## [TASK OBJECTIVE]
Print the first line of the material below and each line after it, exactly as written, ending with the line that contains "return 2 * total - 1".

>>

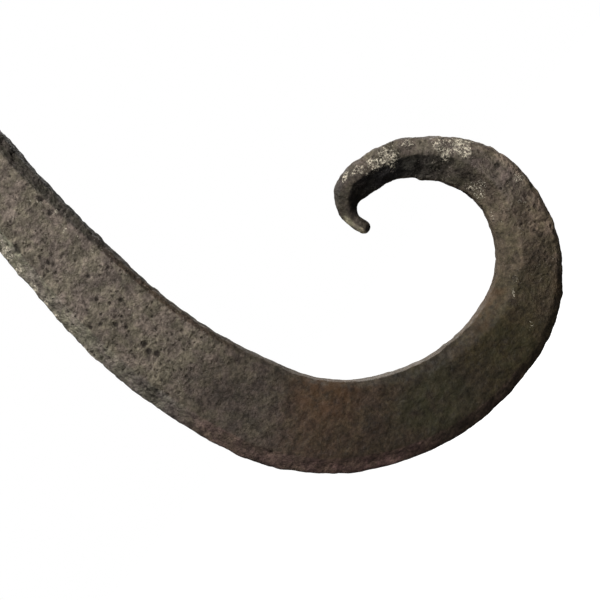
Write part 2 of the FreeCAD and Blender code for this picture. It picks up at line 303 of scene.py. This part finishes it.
def bumps(points, size, seed):
    """Smooth noise from -1 to 1 whose bumps are about size mm across."""
    place = points / size
    low = np.floor(place).astype(np.int64)
    share = place - low
    share = share ** 3 * (share * (share * 6 - 15) + 10)
    total = np.zeros(len(points))
    for corner in itertools.product((0, 1), repeat=3):
        weight = np.prod(np.where(corner, share, 1 - share), axis=1)
        total += weight * hashed(low + np.array(corner), seed)
    return 2 * total - 1


def dents(points, spacing, radius, share, seed):
    """Depth from 0 to 1 of round dents of about radius mm, in that share of the cells spacing mm apart."""
    cell = np.floor(points / spacing).astype(np.int64)
    deepest = np.zeros(len(points))
    for offset in itertools.product((-1, 0, 1), repeat=3):
        near = cell + np.array(offset)
        shift = np.stack([hashed(near, seed + k) for k in range(3)], axis=1)
        size = radius * (0.55 + 0.9 * hashed(near, seed + 3))
        gap = np.linalg.norm(points - (near + shift) * spacing, axis=1) / size
        here = (hashed(near, seed + 4) < share) * np.clip(1 - gap ** 2, 0, 1)
        deepest = np.maximum(deepest, here)
    return deepest


def spots(points, places):
    """Soft-edged patches from 0 to 1 in the hook's plane: (x, z, radius, strength), the lengths in mm."""
    total = np.zeros(len(points))
    for x, z, radius, strength in places:
        gap = np.hypot(points[:, 0] - x, points[:, 2] - z)
        total = np.maximum(total, strength * (1 - smoothstep(radius * 0.35, radius * 1.25, gap)))
    return total


def balls(points, places):
    """Soft-edged zones from 0 to 1 about points in space: (x, y, z, radius), all in mm."""
    total = np.zeros(len(points))
    for x, y, z, radius in places:
        gap = np.linalg.norm(points - np.array((x, y, z)), axis=1)
        total = np.maximum(total, 1 - smoothstep(radius * 0.5, radius, gap))
    return total


def blended(points, places):
    """The values that places hold after their x and z, blended at each point by nearness."""
    weights = []
    for place in places:
        gap = np.hypot(points[:, 0] - place[0], points[:, 2] - place[1])
        weights.append(1 / (gap ** 2 + PLACE_SOFTNESS ** 2) ** 2)
    weights = np.array(weights)
    weights /= weights.sum(axis=0)
    values = np.array([np.hstack(place[2:]) for place in places])
    return weights.T @ values


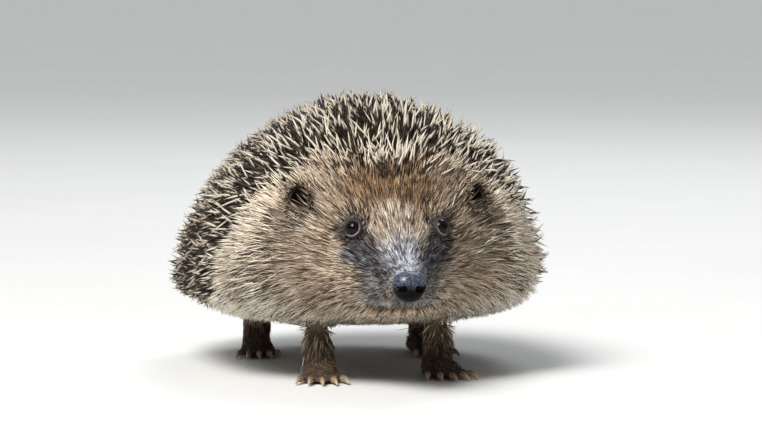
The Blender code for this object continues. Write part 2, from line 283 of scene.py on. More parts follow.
# %% [markdown]
# ## Finishes
#
# A material is a tree of nodes, which could be placed by hand in the shader editor. In a
# script each node would take several lines. A small class adds and links them instead, so
# that a pattern reads as a formula.

# %% Node helpers
def srgb(red, green, blue):
    def linear(v):
        v /= 255
        return v / 12.92 if v <= 0.04045 else ((v + 0.055) / 1.055) ** 2.4

    return (linear(red), linear(green), linear(blue), 1.0)


class Nodes:
    """Adds nodes to a tree and links them, so that a pattern reads as a formula."""

    def __init__(self, tree):
        self.tree = tree

    def put(self, socket, value):
        if isinstance(value, bpy.types.NodeSocket):
            self.tree.links.new(value, socket)
        else:
            socket.default_value = value

    def add(self, kind, inputs=(), **settings):
        """A node with its settings and its inputs, given in their order or by their keys."""
        node = self.tree.nodes.new(kind)
        for name, value in settings.items():
            setattr(node, name, value)
        for key, value in inputs.items() if isinstance(inputs, dict) else enumerate(inputs):
            self.put(node.inputs[key], value)
        return node

    def math(self, operation, a, b=0.0, c=0.0):
        return self.add("ShaderNodeMath", (a, b, c), operation=operation).outputs[0]

    def distance(self, a, b):
        node = self.add("ShaderNodeVectorMath", (a, b), operation="DISTANCE")
        return node.outputs["Value"]

    def to_line(self, place, a, b):
        """Distance from a place to the straight line between a and b."""
        a, b = Vector(a), Vector(b)
        reach = (b - a).length_squared
        dot = self.add("ShaderNodeVectorMath", (place, (b - a) / reach), operation="DOT_PRODUCT")
        share = self.math("SUBTRACT", dot.outputs["Value"], a.dot(b - a) / reach)
        share.node.use_clamp = True
        on_line = self.add("ShaderNodeVectorMath", (b - a, share, a), operation="MULTIPLY_ADD")
        return self.distance(place, on_line.outputs[0])

    def ramp(self, value, low, high, out_low=0.0, out_high=1.0):
        node = self.add("ShaderNodeMapRange", (value, low, high, out_low, out_high),
                        interpolation_type="SMOOTHSTEP")
        return node.outputs["Result"]

    def mix(self, share, a, b):
        """A blend of two colours, whose sockets on this node have the numbers 6 and 7."""
        inputs = {0: share, 6: a, 7: b}
        return self.add("ShaderNodeMix", inputs, data_type="RGBA").outputs[2]

    def noise(self, place, scale, detail=2.0, roughness=0.5):
        inputs = dict(Vector=place, Scale=scale, Detail=detail, Roughness=roughness)
        return self.add("ShaderNodeTexNoise", inputs).outputs["Fac"]

    def cells(self, place, scale, feature):
        inputs = dict(Vector=place, Scale=scale)
        return self.add("ShaderNodeTexVoronoi", inputs, feature=feature).outputs["Distance"]

    def here(self):
        return self.add("ShaderNodeTexCoord").outputs["Object"]

    def attribute(self, name, output="Fac"):
        return self.add("ShaderNodeAttribute", attribute_name=name).outputs[output]

    def split(self, vector):
        return self.add("ShaderNodeSeparateXYZ", (vector,)).outputs

    def bump(self, shader, height, strength, distance):
        node = self.add("ShaderNodeBump", dict(Strength=strength, Distance=distance, Height=height))
        self.put(shader.inputs["Normal"], node.outputs["Normal"])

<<

## [SOLUTION TO THE PROBLEM]
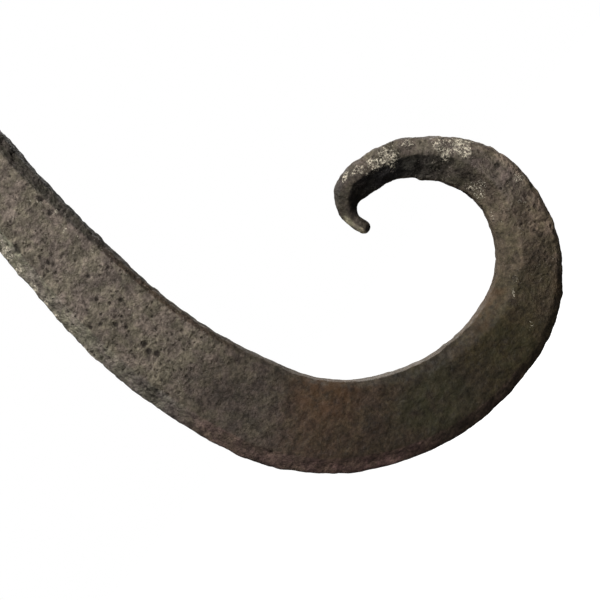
Write part 2 of the FreeCAD and Blender code for this picture. It picks up at line 303 of scene.py. This part finishes it.
def bumps(points, size, seed):
    """Smooth noise from -1 to 1 whose bumps are about size mm across."""
    place = points / size
    low = np.floor(place).astype(np.int64)
    share = place - low
    share = share ** 3 * (share * (share * 6 - 15) + 10)
    total = np.zeros(len(points))
    for corner in itertools.product((0, 1), repeat=3):
        weight = np.prod(np.where(corner, share, 1 - share), axis=1)
        total += weight * hashed(low + np.array(corner), seed)
    return 2 * total - 1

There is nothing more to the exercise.